Don’t abbreviate unnecessarily and if you are abbreviating, try to use recognised abbreviations rather than making up your own.
There’s nothing worse than a Customer table that is called CSTMR. There is no need for it.
Try to use abbreviations only where they really are universally recognised, or you really do need to reduce the length of a name. Try to consider these in advance so that you do not end up with a system that sometimes uses the full word and other times the abbreviated word. If you really do need to abbreviate Invoice to Inv, try to do it in a consistent manner.
Too Many Cooks
One of the reasons that your naming standards get out of control is that there is no gate keeper. Often, the creation of new database tables and columns are left to the developers, and they often add them as and when they need to use them. They all have their own standards (or not) and mayhem invariably prevails.
Maintain a data dictionary.
Once you’ve defined your perfect definition of AddressLine1, maintain it in a dictionary together with your disambiguated names. This should be your reference for creating any new tables or columns.

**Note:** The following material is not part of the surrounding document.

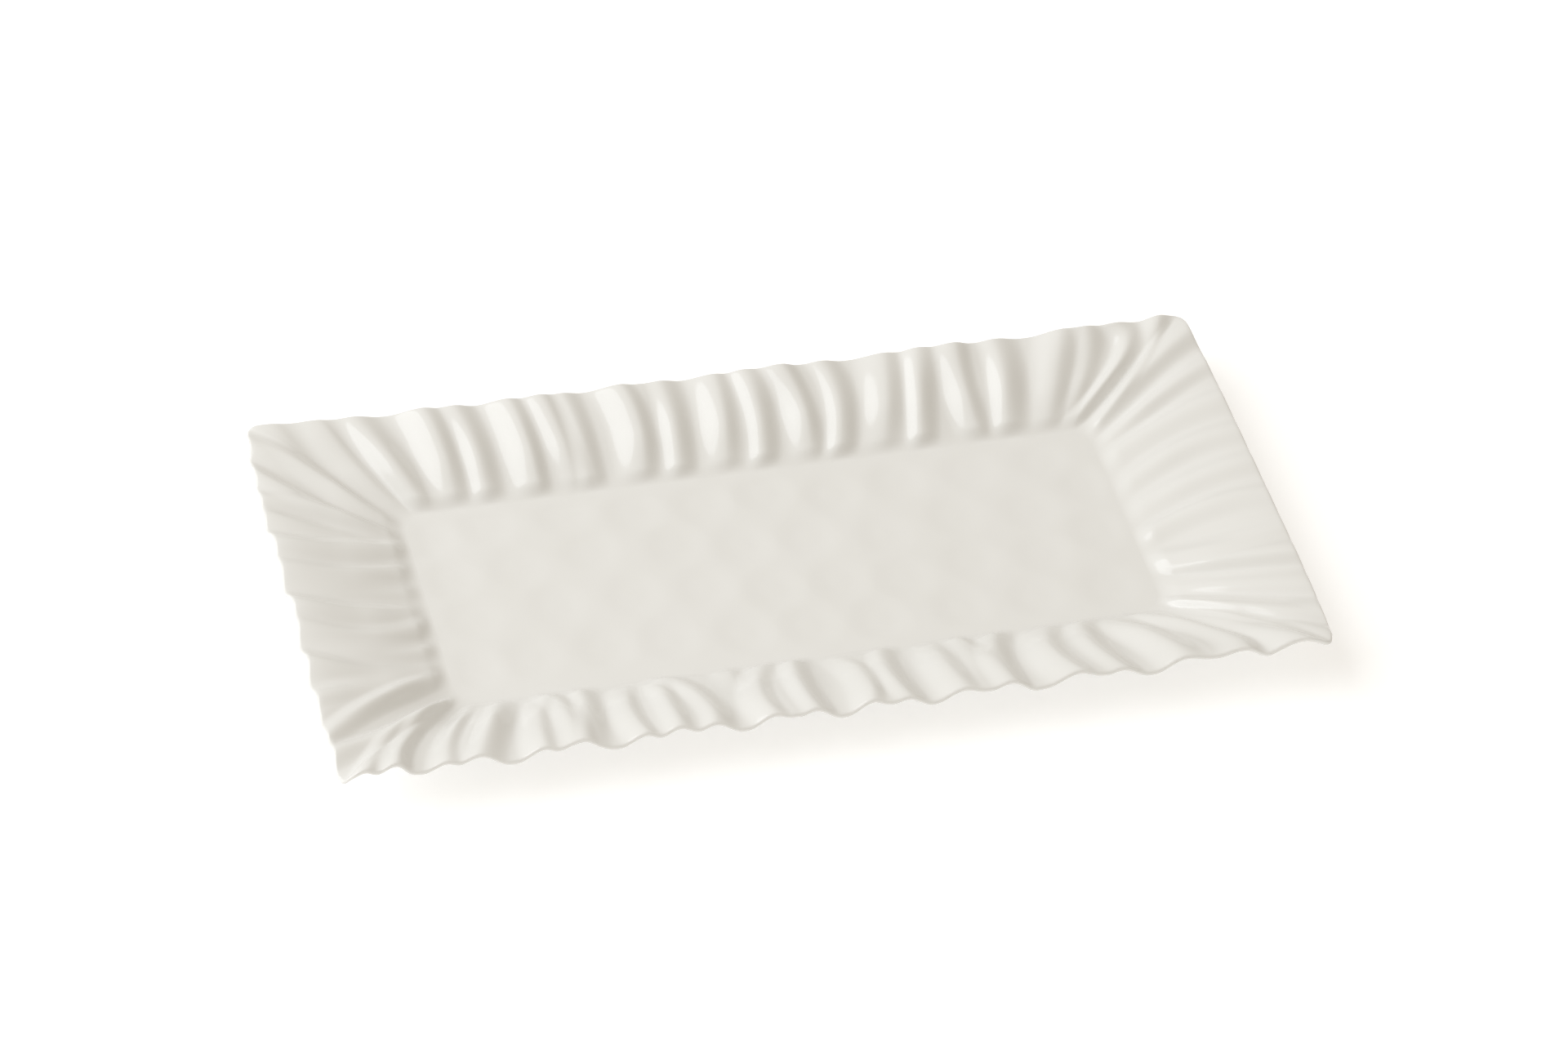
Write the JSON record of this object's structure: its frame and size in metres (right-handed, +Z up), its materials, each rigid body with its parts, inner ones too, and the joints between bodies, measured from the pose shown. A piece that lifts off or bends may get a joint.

AddressLine1 Varchar(40) ShippingAddressLine1 BillingAddressLine1 ...
If you’re using a relational database, this has already been done for you. Use it.
Stand on the Shoulders of Giants
Remember that you do not need to invent all of this stuff yourself. Others may have already invested their time in determining the perfect structure for a postal address. This type of information is usually freely available and backed-up by a recognised standard.
If you need to add a column to support Email addresses, the column should be called EmailAddress (if using CamelCase), not Email. I’ve no idea if a column named Email is intended to hold an Email Address or a Customer’s Email preferences. Have you?
And, of course, the correct maximum length for an Email Address is 254 characters. Not 40, 80, 100 or 255.